**Exercise brief:**
Determine how many lines hold "overall" and give only that number.
>> begin Excerpted records
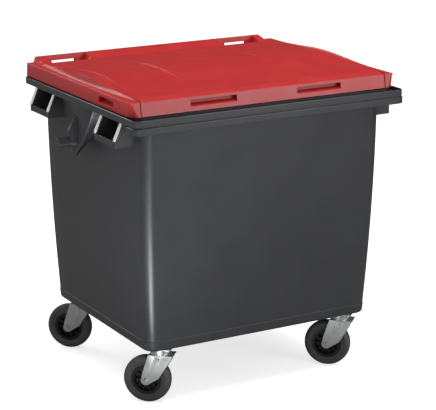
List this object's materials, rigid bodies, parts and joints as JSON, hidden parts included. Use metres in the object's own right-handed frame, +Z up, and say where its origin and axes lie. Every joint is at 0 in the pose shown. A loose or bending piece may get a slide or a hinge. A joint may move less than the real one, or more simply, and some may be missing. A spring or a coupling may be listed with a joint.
{
  "type": "four-wheel waste container",
  "caption": "Large wheeled waste container with a grey tub, a flat red hinged lid with hand slots, side handle boxes, lifting pins and swivel castors.",
  "frame": {"origin": "on the floor, under the middle of the overall box", "axes": "+Z up, -Y the front with the comb lip, +Y the hinge side, +X to the right seen from the front"},
  "size_m": [1.38, 1.096, 1.3185],
  "materials": {
    "tub_plastic": "moulded polyethylene, dark grey, satin",
    "lid_plastic": "moulded polyethylene, red, satin",
    "rim_plastic": "black moulded nylon",
    "rubber": "black rubber",
    "tyre": "dark grey solid rubber",
    "zinc": "bright zinc plated pressed steel",
    "strip_zinc": "white zinc strip",
    "bright_steel": "ground steel",
    "pin_paint": "dark grey painted steel"
  },
  "bodies": {
    "tub": {"bolts_front_left": "zinc", "bolts_front_right": "zinc", "bolts_rear_left": "zinc", "bolts_rear_right": "zinc", "drain_plug": "rim_plastic", "drain_seal": "rubber", "handle_boxes_left": "tub_plastic", "handle_boxes_right": "tub_plastic", "hinge_ear_left": "tub_plastic", "hinge_ear_right": "tub_plastic", "hinge_pin_left": "zinc", "hinge_pin_right": "zinc", "lifting_pin_left": "pin_paint", "lifting_pin_right": "pin_paint", "pin_bracket_left": "tub_plastic", "pin_bracket_right": "tub_plastic", "plate_front_left": "zinc", "plate_front_right": "zinc", "plate_rear_left": "zinc", "plate_rear_right": "zinc", "tub": "tub_plastic", "tub_rim": "tub_plastic", "wear_strips_left": "strip_zinc", "wear_strips_right": "strip_zinc"},
    "lid": {"lid_shell": "lid_plastic", "lid_buffers": "rubber"},
    "castor_front_left": {"axle_bolt_front_left": "zinc", "axle_sleeve_front_left": "bright_steel", "balls_front_left": "bright_steel", "fork_front_left": "zinc", "kingpin_front_left": "zinc"},
    "wheel_front_left": {"bearing_front_left": "bright_steel", "rim_front_left": "rim_plastic", "tyre_front_left": "tyre"},
    "castor_front_right": {"axle_bolt_front_right": "zinc", "axle_sleeve_front_right": "bright_steel", "balls_front_right": "bright_steel", "fork_front_right": "zinc", "kingpin_front_right": "zinc"},
    "wheel_front_right": {"bearing_front_right": "bright_steel", "rim_front_right": "rim_plastic", "tyre_front_right": "tyre"},
    "castor_rear_left": {"axle_bolt_rear_left": "zinc", "axle_sleeve_rear_left": "bright_steel", "balls_rear_left": "bright_steel", "fork_rear_left": "zinc", "kingpin_rear_left": "zinc"},
    "wheel_rear_left": {"bearing_rear_left": "bright_steel", "rim_rear_left": "rim_plastic", "tyre_rear_left": "tyre"},
    "castor_rear_right": {"axle_bolt_rear_right": "zinc", "axle_sleeve_rear_right": "bright_steel", "balls_rear_right": "bright_steel", "fork_rear_right": "zinc", "kingpin_rear_right": "zinc"},
    "wheel_rear_right": {"bearing_rear_right": "bright_steel", "rim_rear_right": "rim_plastic", "tyre_rear_right": "tyre"}
  },
  "joints": [
    {"name": "lid_hinge", "type": "hinge", "parent": "tub", "child": "lid", "pos_m": [0, 0.535, 1.268], "axis": [-1, 0, 0], "range_deg": [0, 230]},
    {"name": "swivel_front_left", "type": "hinge", "parent": "tub", "child": "castor_front_left", "pos_m": [-0.439, -0.371, 0.225], "axis": [0, 0, 1], "continuous": true},
    {"name": "spin_front_left", "type": "hinge", "parent": "castor_front_left", "child": "wheel_front_left", "pos_m": [-0.47866, -0.3329, 0.1], "axis": [0.6928, 0.7212, 0], "continuous": true},
    {"name": "swivel_front_right", "type": "hinge", "parent": "tub", "child": "castor_front_right", "pos_m": [0.439, -0.371, 0.225], "axis": [0, 0, 1], "continuous": true},
    {"name": "spin_front_right", "type": "hinge", "parent": "castor_front_right", "child": "wheel_front_right", "pos_m": [0.39934, -0.3329, 0.1], "axis": [0.6928, 0.7212, 0], "continuous": true},
    {"name": "swivel_rear_left", "type": "hinge", "parent": "tub", "child": "castor_rear_left", "pos_m": [-0.439, 0.385, 0.225], "axis": [0, 0, 1], "continuous": true},
    {"name": "spin_rear_left", "type": "hinge", "parent": "castor_rear_left", "child": "wheel_rear_left", "pos_m": [-0.47866, 0.4231, 0.1], "axis": [0.6928, 0.7212, 0], "continuous": true},
    {"name": "swivel_rear_right", "type": "hinge", "parent": "tub", "child": "castor_rear_right", "pos_m": [0.439, 0.385, 0.225], "axis": [0, 0, 1], "continuous": true},
    {"name": "spin_rear_right", "type": "hinge", "parent": "castor_rear_right", "child": "wheel_rear_right", "pos_m": [0.39934, 0.4231, 0.1], "axis": [0.6928, 0.7212, 0], "continuous": true}
  ]
}
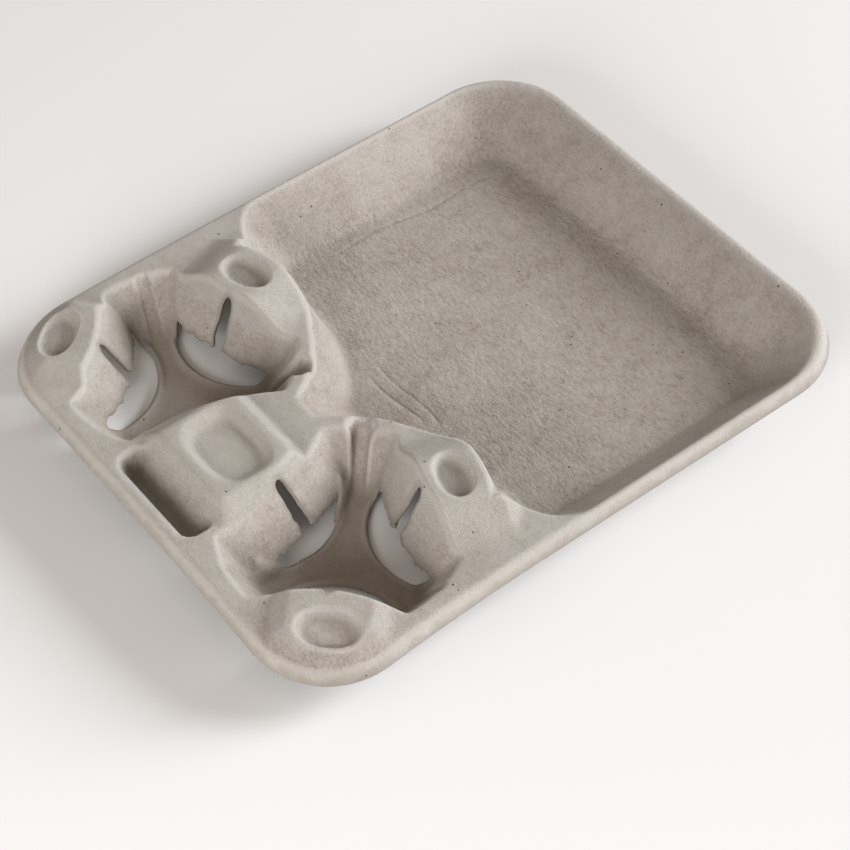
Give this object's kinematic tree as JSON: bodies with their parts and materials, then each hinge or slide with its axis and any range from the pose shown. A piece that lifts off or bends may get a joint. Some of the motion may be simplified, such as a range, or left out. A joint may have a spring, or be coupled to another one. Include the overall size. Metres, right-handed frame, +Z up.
{
  "type": "moulded fibre cup and food carrier tray",
  "caption": "Moulded pulp carrier with cup sockets gripped by slit flaps, hollow domes between them, a small side pocket and a deep food compartment.",
  "frame": {"origin": "centre of the tray's outline, on the surface it rests on", "axes": "+Z up, +X along the length from the cup sockets to the food compartment, +Y across the width towards one of the two mirrored sockets"},
  "size_m": [0.325, 0.265, 0.041],
  "materials": {
    "moulded_pulp": "matt felted grey-beige fibre with raw edges"
  },
  "bodies": {
    "root": {"carrier_tray": "moulded_pulp"}
  },
  "joints": []
}
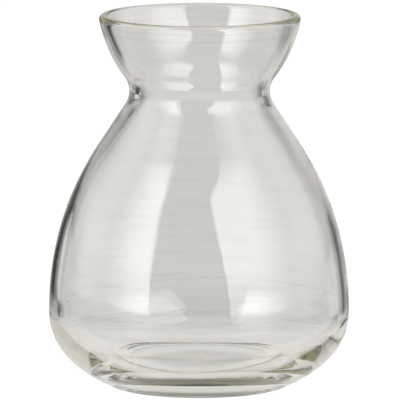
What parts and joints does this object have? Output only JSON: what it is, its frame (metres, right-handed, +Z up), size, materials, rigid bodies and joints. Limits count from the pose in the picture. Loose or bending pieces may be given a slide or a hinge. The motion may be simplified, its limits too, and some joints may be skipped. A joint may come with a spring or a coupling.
{
  "type": "hyacinth forcing vase",
  "caption": "Clear glass hyacinth forcing vase with a flared bulb cup, a narrow throat and a wide rounded water belly on a thick foot.",
  "frame": {"origin": "centre of the bearing ring, on the surface that the vase stands on", "axes": "+Z up along the axis of the vase; the glass is a body of revolution, so X and Y are any two level directions"},
  "size_m": [0.101, 0.101, 0.125],
  "materials": {
    "clear_glass": "polished"
  },
  "bodies": {
    "root": {"glass_vessel": "clear_glass"}
  },
  "joints": []
}
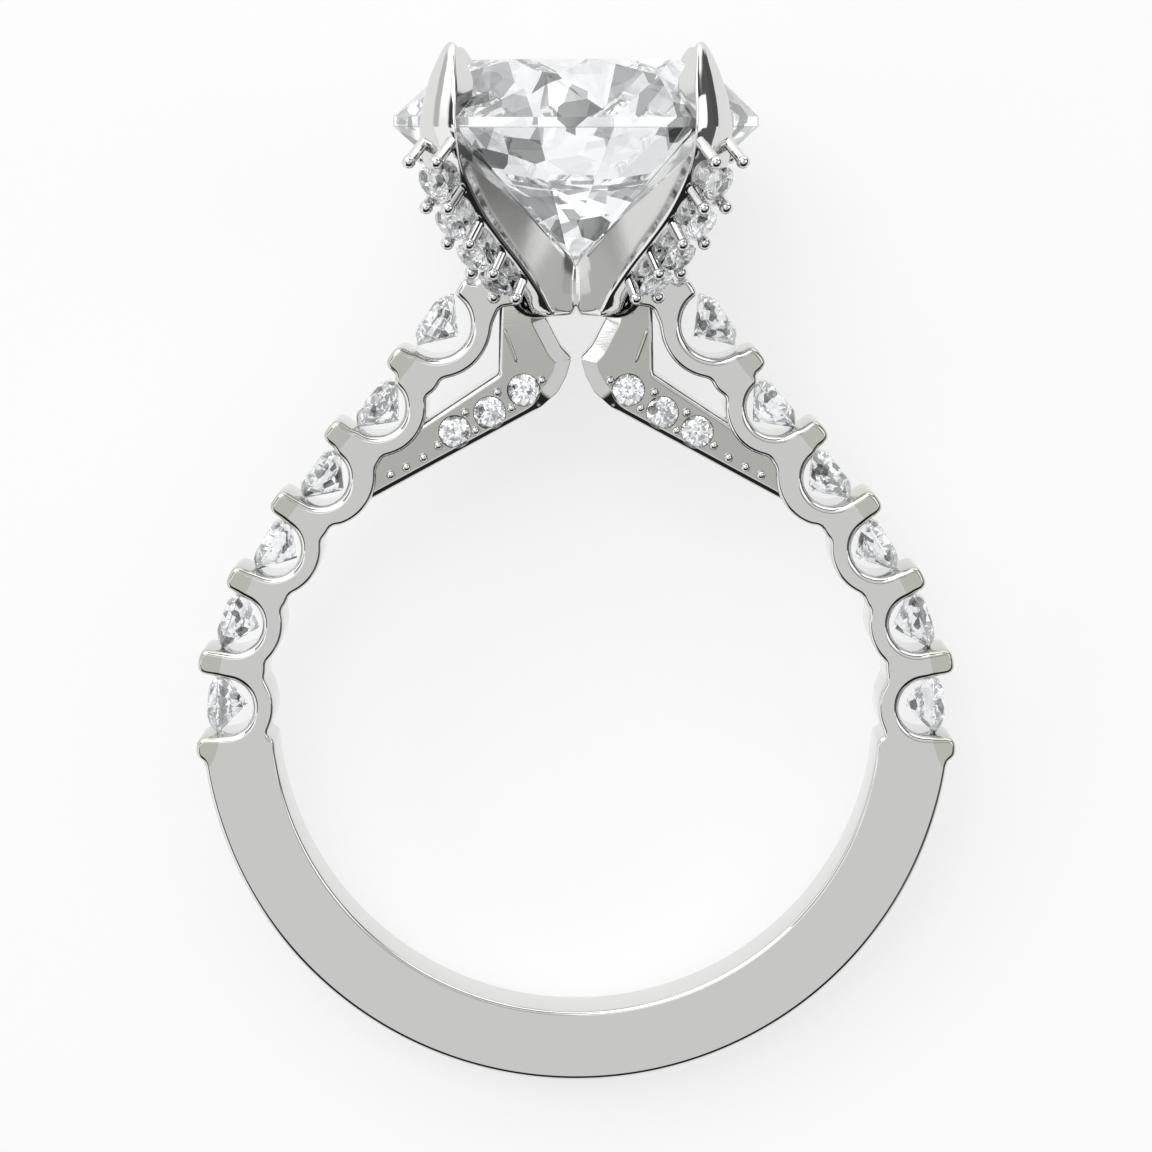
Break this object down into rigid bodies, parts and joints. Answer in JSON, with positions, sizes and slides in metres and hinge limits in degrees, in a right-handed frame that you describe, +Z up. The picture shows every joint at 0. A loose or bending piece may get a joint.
>> end Excerpted records
**Problem solution:**
2